──────── Provided data

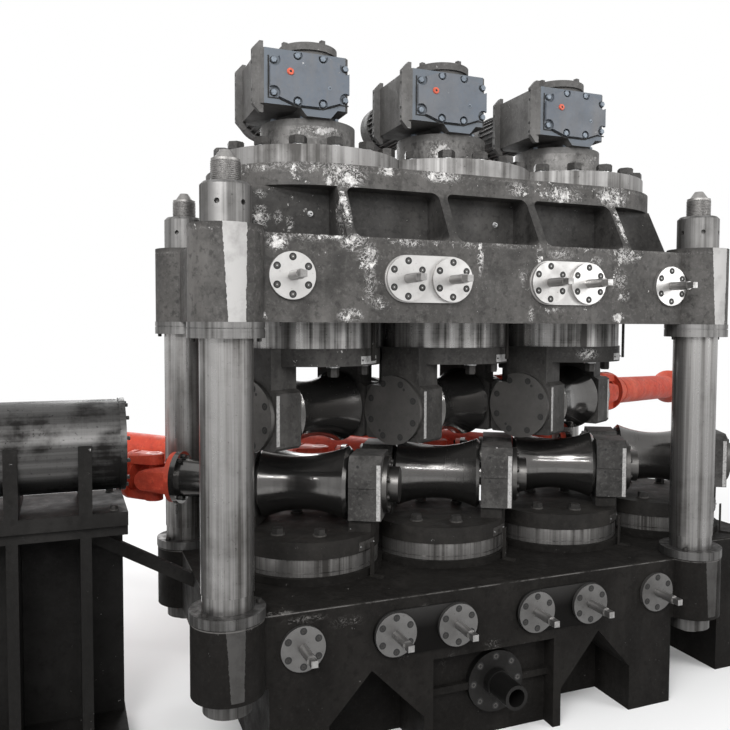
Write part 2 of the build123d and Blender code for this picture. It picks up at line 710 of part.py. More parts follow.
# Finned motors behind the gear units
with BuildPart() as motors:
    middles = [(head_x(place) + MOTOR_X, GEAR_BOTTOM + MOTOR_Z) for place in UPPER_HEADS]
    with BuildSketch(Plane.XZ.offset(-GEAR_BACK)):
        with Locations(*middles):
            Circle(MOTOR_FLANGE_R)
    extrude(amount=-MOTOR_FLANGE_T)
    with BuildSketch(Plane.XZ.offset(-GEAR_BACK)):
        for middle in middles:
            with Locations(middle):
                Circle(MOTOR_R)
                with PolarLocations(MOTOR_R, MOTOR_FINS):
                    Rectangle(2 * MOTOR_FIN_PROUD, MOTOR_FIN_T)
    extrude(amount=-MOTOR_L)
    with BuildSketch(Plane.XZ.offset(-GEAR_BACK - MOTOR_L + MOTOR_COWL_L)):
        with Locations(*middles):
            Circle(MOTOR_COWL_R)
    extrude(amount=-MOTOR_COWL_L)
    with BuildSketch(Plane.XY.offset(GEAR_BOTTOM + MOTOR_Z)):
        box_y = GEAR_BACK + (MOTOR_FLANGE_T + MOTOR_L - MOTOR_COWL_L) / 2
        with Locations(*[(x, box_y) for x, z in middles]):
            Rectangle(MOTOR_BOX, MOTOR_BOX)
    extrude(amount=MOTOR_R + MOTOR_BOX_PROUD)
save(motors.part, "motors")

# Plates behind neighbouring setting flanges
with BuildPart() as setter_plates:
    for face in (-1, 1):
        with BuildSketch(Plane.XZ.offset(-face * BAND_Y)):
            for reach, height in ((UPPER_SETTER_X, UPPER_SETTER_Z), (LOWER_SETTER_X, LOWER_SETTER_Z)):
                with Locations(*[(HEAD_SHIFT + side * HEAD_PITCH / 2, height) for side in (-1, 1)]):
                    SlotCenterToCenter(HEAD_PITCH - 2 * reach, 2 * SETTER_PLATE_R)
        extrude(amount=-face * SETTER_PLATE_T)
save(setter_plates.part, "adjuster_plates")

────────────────

What to do: Return the material in full, exactly as shown.

Completed exercise:
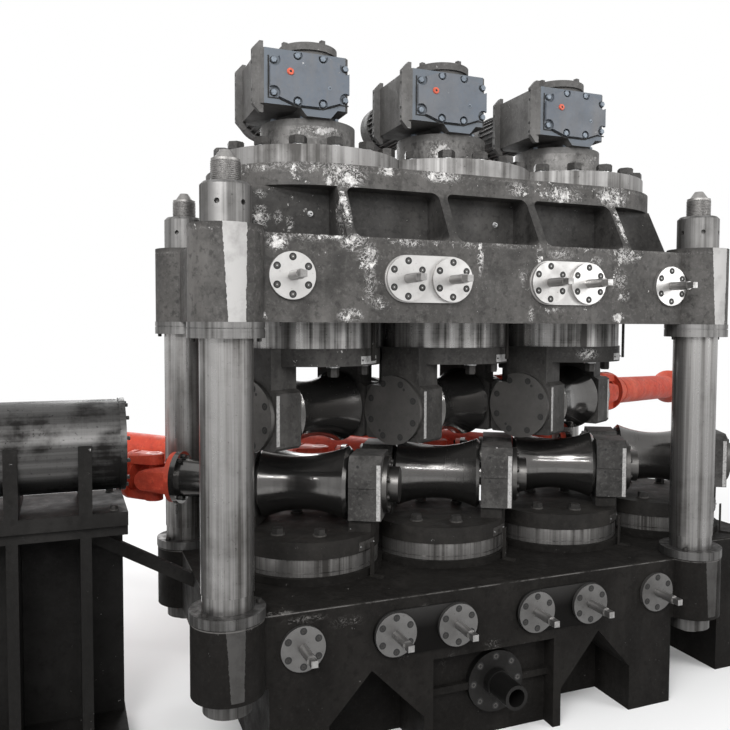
Write part 2 of the build123d and Blender code for this picture. It picks up at line 710 of part.py. More parts follow.
# Finned motors behind the gear units
with BuildPart() as motors:
    middles = [(head_x(place) + MOTOR_X, GEAR_BOTTOM + MOTOR_Z) for place in UPPER_HEADS]
    with BuildSketch(Plane.XZ.offset(-GEAR_BACK)):
        with Locations(*middles):
            Circle(MOTOR_FLANGE_R)
    extrude(amount=-MOTOR_FLANGE_T)
    with BuildSketch(Plane.XZ.offset(-GEAR_BACK)):
        for middle in middles:
            with Locations(middle):
                Circle(MOTOR_R)
                with PolarLocations(MOTOR_R, MOTOR_FINS):
                    Rectangle(2 * MOTOR_FIN_PROUD, MOTOR_FIN_T)
    extrude(amount=-MOTOR_L)
    with BuildSketch(Plane.XZ.offset(-GEAR_BACK - MOTOR_L + MOTOR_COWL_L)):
        with Locations(*middles):
            Circle(MOTOR_COWL_R)
    extrude(amount=-MOTOR_COWL_L)
    with BuildSketch(Plane.XY.offset(GEAR_BOTTOM + MOTOR_Z)):
        box_y = GEAR_BACK + (MOTOR_FLANGE_T + MOTOR_L - MOTOR_COWL_L) / 2
        with Locations(*[(x, box_y) for x, z in middles]):
            Rectangle(MOTOR_BOX, MOTOR_BOX)
    extrude(amount=MOTOR_R + MOTOR_BOX_PROUD)
save(motors.part, "motors")

# Plates behind neighbouring setting flanges
with BuildPart() as setter_plates:
    for face in (-1, 1):
        with BuildSketch(Plane.XZ.offset(-face * BAND_Y)):
            for reach, height in ((UPPER_SETTER_X, UPPER_SETTER_Z), (LOWER_SETTER_X, LOWER_SETTER_Z)):
                with Locations(*[(HEAD_SHIFT + side * HEAD_PITCH / 2, height) for side in (-1, 1)]):
                    SlotCenterToCenter(HEAD_PITCH - 2 * reach, 2 * SETTER_PLATE_R)
        extrude(amount=-face * SETTER_PLATE_T)
save(setter_plates.part, "adjuster_plates")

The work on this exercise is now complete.